How? How do we do it? How do we break out of patterns of insecurity that leads us to hold onto our money, or moaning and criticism or unforgiveness. How?

3.In the power of the Holy Spirit

John’s says in verse 16, ‘I baptise you with water. But one more powerful than I will come, the thongs of whose sandals I am not worthy to untie. He will baptise you with the Holy Spirit and with fire.’

When Jesus comes as King into our lives, he doesn’t come alone. He comes with the Holy Spirit. The Holy Spirit comes to us and makes his home in us. The Holy Spirit comes with fire and with power. Jesus never asks us to do anything he doesn’t give us the power to do. Jesus never asks us to do anything he doesn’t give us the power to do. The Holy Spirit comes with fire.
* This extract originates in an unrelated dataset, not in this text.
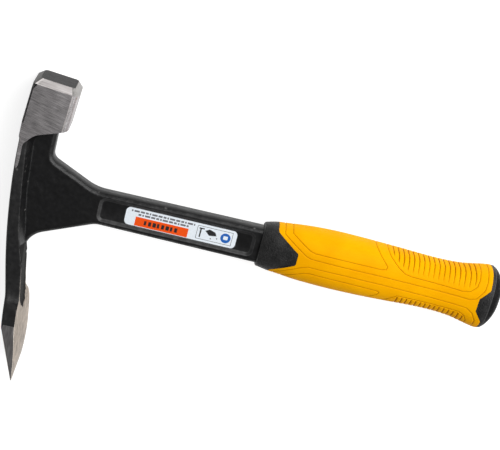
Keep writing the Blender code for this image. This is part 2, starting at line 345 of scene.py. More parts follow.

He comes into our lives to burn up and get rid of all the rubbish in our lives that have been making the road so bumpy. And he comes with power. The Holy Spirit gives us the power to be obedient to Jesus.

How does this work in practice?

  • If we know we have a pothole of moaning or unforgiveness in our lives, the first step is to recognise it for what it is. It is sin and selfishness. Call it that. Be like John. Don’t mince your words.
  • The next step is to repent and turn away from the sin and choose to follow Jesus’. This is more than mental assent.
    • This is choosing to actively give up words of moaning and choose to speak words of encouragement and blessing.
    • This is choosing to actively let go of unforgiveness and forgive the person who has wronged us and pray for God to bless their lives.
    • If we’ve been finding our security in our possessions, it means choosing to give and to share what the Lord has given us. To be generous.

And as we make the choice and step out and do what the Lord is calling us to do, the Holy Spirit will come in and empower our choices. He will give us the strength. More than that. Another pothole will be filled in. The kingdom of God will have advanced in our lives. The road will be made clear for us to experience more and more of Jesus in our lives.